Nach den Darbietungen richtete Moderator Florian Schröder wie auch in den vergangenen Jahren je drei, vier Fragen an die Kandidaten. Warum sie den Preis verdient hätte, weiß die rothaarige Tahnee schlagfertig zu beantworten: „Eine rote Hexe mit ’nem Besen – das hat schon was!“ Der silberne Feger (2000 Euro) ging indes an einen Mann, der auf der Bühne wiederum nur seinen Familiennamen angibt: Herr Schröder. „So sieht eine Verkettung von Fehlentscheidungen aus“, sagt der „Beamte mit Frustrationshintergrund“ über sich selbst. Zwölf Jahre war er als Lehrer in Offenburg tätig. Ein Dutzend Schulkalenderdurchgänge, die nicht nur ihn, sondern auch sein am kommenden Dienstag im Renitenztheater zu sehendes Programm „World of Lehrkraft“ prägten.

Zum Sieger des Abends avancierte der 1988 in Berlin geborene Lennart Schilgen. „Dann kann man’s auf die Gitarre schieben“, flachste der dreißigjährige Musikkabarettist, als Schröder ihn nach den Argumenten für eine Prämierung seines Schaffens fragte. Er habe schon Gitarre gespielt, bevor er sich für Mädchen interessierte. Tatsächlich hat Schilgen aber mehr als eine Gitarre: Eine äußerst kraftvolle Stimme zum Beispiel, mit der er charmant-witzige, wenngleich harmlose Verse singt. Sein erstes Soloprogramm „Engelszungenbrecher“ stellte er anno 2015 vor. Schilgen steht allerdings nicht nur allein auf der Bühne, sondern tourt bisweilen auch mit seiner Rock-’n’-Roll-Kabarettband Tonträger. Sein „Entschlossenheitslied“ ist ein Plädoyer für die Entscheidungsschwäche, welcher seiner Generation nachgesagt wird. „Erhebt die Faust gegen die Entschlossenheit, zögert mit Zuversicht!“ Denn: „Wahrer Mut ist Wankelmut!“

Tan Caglar gewinnt den Publikumspreis

Während die Juroren den Saal zwecks Beratung verlassen hatten, entschied sich das Publikum für keinen der von der Jury favorisierten Künstler. Den mittels Applauslautstärke ermittelten Gerhard-Woyda-Preis erhielt Tan Caglar. Der im Rollstuhl sitzende Türke bezeichnet sich selbst als „Schweizer Taschenmesser der Minderheiten“ und fragt nach der Existenz von Baumarktmitarbeitern – man solle ja nur an das glauben, was man schon mal mit eigenen Augen gesehen hat.
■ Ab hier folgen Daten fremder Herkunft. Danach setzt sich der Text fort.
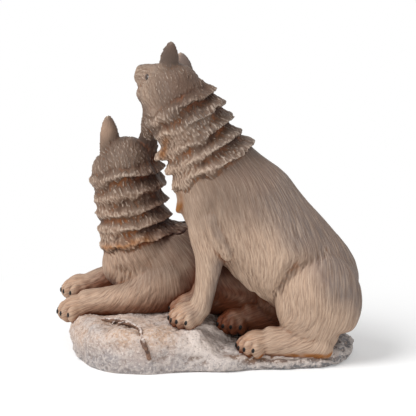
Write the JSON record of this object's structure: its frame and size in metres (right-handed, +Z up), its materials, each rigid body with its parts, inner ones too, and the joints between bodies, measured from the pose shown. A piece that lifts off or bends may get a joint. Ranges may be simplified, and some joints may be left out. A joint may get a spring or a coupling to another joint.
{
  "type": "wolf figurine",
  "caption": "Cast resin figurine of wolves with layered neck fur, one sitting and looking up over its shoulder, one lying beside it, on a snowy rock base.",
  "frame": {"origin": "in the flat underside of the rock base, near its middle", "axes": "+Z up; -X the way the wolves' bodies point; +Y the side that both faces turn to, so -Y is the side seen in the picture"},
  "size_m": [0.1154, 0.0686, 0.1217],
  "materials": {
    "painted_resin": "matt, stained with brown washes"
  },
  "bodies": {
    "root": {"wolf_figurine": "painted_resin"}
  },
  "joints": []
}
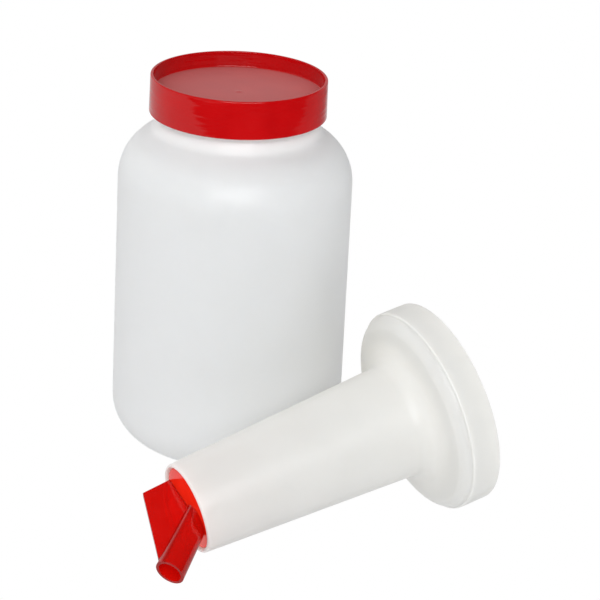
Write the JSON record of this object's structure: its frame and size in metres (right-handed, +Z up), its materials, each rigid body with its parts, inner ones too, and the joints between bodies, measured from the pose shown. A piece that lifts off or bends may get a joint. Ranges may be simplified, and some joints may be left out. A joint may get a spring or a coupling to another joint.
{
  "type": "store and pour drinks container",
  "caption": "Wide-mouth milky plastic jar with a red screw lid, and its pouring neck with a clear red slanted spout lying beside it.",
  "frame": {"origin": "centre of the jar's base, on the surface that it stands on", "axes": "+Z up along the jar's axis; the neck lies on the -Y side with its axis in an X-Z plane, and its collar points to +X"},
  "size_m": [0.1905, 0.2347, 0.2113],
  "materials": {
    "milky_polyethylene": "satin",
    "red_polypropylene": "satin",
    "clear_red_plastic": "clear gloss",
    "liner_foam": "foamed, matt",
    "seal_rubber": "matt"
  },
  "bodies": {
    "jar_body": {"jar": "milky_polyethylene"},
    "liner_body": {"lid_liner": "liner_foam"},
    "lid_body": {"lid": "red_polypropylene"},
    "neck_body": {"neck": "milky_polyethylene", "neck_gasket": "seal_rubber"},
    "seal_body": {"spout_seal": "seal_rubber"},
    "spout_body": {"spout": "clear_red_plastic"}
  },
  "joints": [
    {"name": "lid_rise", "type": "slide", "parent": "jar_body", "child": "liner_body", "axis": [0, 0, 1], "range_m": [0, 0.0101]},
    {"name": "lid_turn", "type": "hinge", "parent": "liner_body", "child": "lid_body", "pos_m": [0, 0, 0.2], "axis": [0, 0, 1], "range_deg": [0, 720]},
    {"name": "neck_lift", "type": "slide", "parent": "jar_body", "child": "neck_body", "axis": [0, 0, 1], "range_m": [0, 0.12]},
    {"name": "spout_pull", "type": "slide", "parent": "neck_body", "child": "seal_body", "axis": [-0.9757, 0, -0.219], "range_m": [0, 0.014]},
    {"name": "spout_turn", "type": "hinge", "parent": "seal_body", "child": "spout_body", "pos_m": [-0.0811, -0.1151, 0.02334], "axis": [-0.9757, 0, -0.219], "range_deg": [0, 180]}
  ],
  "couplings": [
    {"joint": "lid_rise", "follows": "lid_turn", "m_per_rad": 0.00079577}
  ]
}
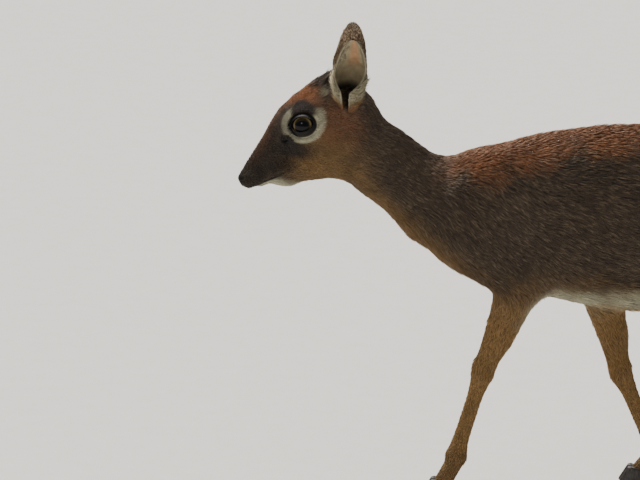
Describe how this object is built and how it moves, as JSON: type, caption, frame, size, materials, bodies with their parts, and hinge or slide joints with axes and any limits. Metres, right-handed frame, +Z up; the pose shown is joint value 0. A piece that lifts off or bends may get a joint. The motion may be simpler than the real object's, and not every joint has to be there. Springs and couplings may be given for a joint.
{
  "type": "standing dik-dik",
  "caption": "Life-size model of a hornless female dik-dik antelope, walking slowly with its head low.",
  "frame": {"origin": "centre of the bounding box, at the floor", "axes": "+Z up, the head towards -X, the left side towards -Y"},
  "size_m": [0.5966, 0.1118, 0.4447],
  "materials": {
    "body_coat": "short, dense, grizzled grey-brown fur that lies flat, white below",
    "head_coat": "short rusty fur, pale round the eye, dark tuft on the crown",
    "leg_coat": "very short tan fur",
    "horn": "black horn, slightly worn",
    "eye": "wet, dark brown, glossy"
  },
  "bodies": {
    "root": {"ear_left": "head_coat", "ear_right": "head_coat", "eye_left": "eye", "eye_right": "eye", "head": "head_coat", "left_fore_cannon": "leg_coat", "left_fore_forearm": "leg_coat", "left_fore_hoof_inner": "horn", "left_fore_hoof_outer": "horn", "left_fore_pastern": "leg_coat", "left_hind_cannon": "leg_coat", "left_hind_gaskin": "leg_coat", "left_hind_hoof_inner": "horn", "left_hind_hoof_outer": "horn", "left_hind_pastern": "leg_coat", "neck": "body_coat", "right_fore_cannon": "leg_coat", "right_fore_forearm": "leg_coat", "right_fore_hoof_inner": "horn", "right_fore_hoof_outer": "horn", "right_fore_pastern": "leg_coat", "right_hind_cannon": "leg_coat", "right_hind_gaskin": "leg_coat", "right_hind_hoof_inner": "horn", "right_hind_hoof_outer": "horn", "right_hind_pastern": "leg_coat", "tail": "body_coat", "torso": "body_coat"}
  },
  "joints": []
}
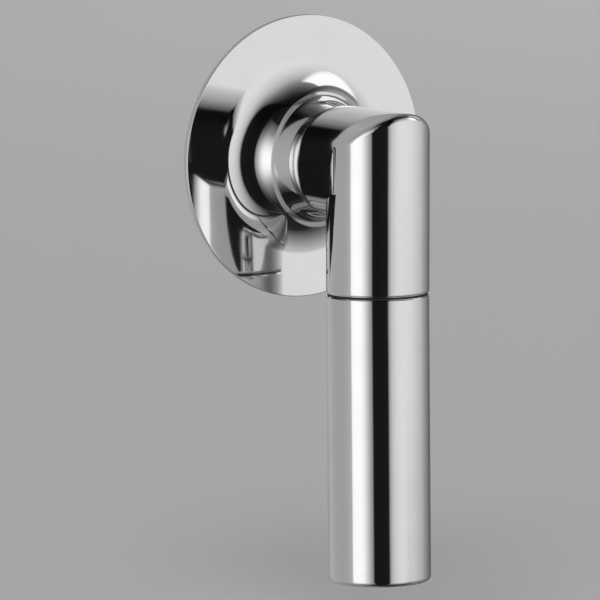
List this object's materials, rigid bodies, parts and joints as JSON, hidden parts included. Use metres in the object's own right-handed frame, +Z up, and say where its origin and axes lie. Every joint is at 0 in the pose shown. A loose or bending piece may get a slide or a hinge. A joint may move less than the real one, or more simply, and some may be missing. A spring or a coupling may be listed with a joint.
{
  "type": "cistern lever",
  "caption": "Toilet cistern flush lever with round dished escutcheon, cranked elbow and straight round grip, threaded shank with back nut, and lift arm on the spindle.",
  "frame": {"origin": "on the spindle's axis, in the plane of the cistern wall's outside face", "axes": "+Y along the spindle into the cistern, -Y out towards the user, +Z up with the grip hanging down"},
  "size_m": [0.0728, 0.0679, 0.1103],
  "materials": {
    "chrome": "polished chrome plate",
    "brass": "machined brass",
    "zinc_steel": "bright zinc plate",
    "spring_steel": "stainless steel",
    "black_rubber": "moulded rubber",
    "white_acetal": "moulded acetal"
  },
  "bodies": {
    "mounting": {"escutcheon": "chrome", "escutcheon_gasket": "black_rubber", "threaded_shank": "brass", "front_bush": "white_acetal", "rear_bush": "white_acetal", "front_thrust_washer": "white_acetal", "rear_thrust_washer": "white_acetal", "inner_seal_washer": "black_rubber", "clamp_washer": "zinc_steel", "back_nut": "brass"},
    "lever": {"spindle": "brass", "spindle_circlip": "spring_steel", "hub_collar": "chrome", "hub_seal_ring": "black_rubber", "stop_pin": "spring_steel", "lever_elbow": "chrome", "spindle_grub_screw": "spring_steel", "joint_ring": "black_rubber", "grip_stud": "brass", "grip_insert": "brass", "lever_grip": "chrome", "lift_arm": "zinc_steel", "arm_lock_washer": "zinc_steel", "arm_screw": "zinc_steel"}
  },
  "joints": [
    {"name": "lever_turn", "type": "hinge", "parent": "mounting", "child": "lever", "pos_m": [0, 0, 0], "axis": [0, -1, 0], "range_deg": [0, 40]}
  ]
}
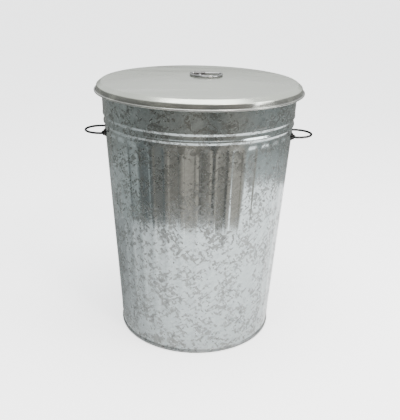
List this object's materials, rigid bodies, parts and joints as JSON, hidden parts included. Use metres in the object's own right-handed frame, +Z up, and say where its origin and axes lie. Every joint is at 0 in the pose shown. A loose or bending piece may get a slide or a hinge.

Aficionados des politischen Kabaretts dürften in diesem Jahr allerdings enttäuscht worden sein. Im Grunde beschäftigten sich alle Teilnehmer hauptsächlich mit sich selbst. Sissi Perlinger lobte dies am Ende als einzigen Weg, mit der kriselnden Weltlage umzugehen. Auf die Idee, dass ebendiese Egozentrik auch Ursache gegenwärtiger Missstände sein könnte, kam sie nicht. Freilich ist die Flucht ins Private aber per se nicht verwerflich. Zudem befand die in Leopardenmuster gehüllte Perlinger, Kabarettisten sollten nicht länger aussehen wie ihre „Fressfeinde“, also nicht länger Anzüge tragen wie Politiker und Banker. Denen hätte der launige Abend bestimmt gefallen.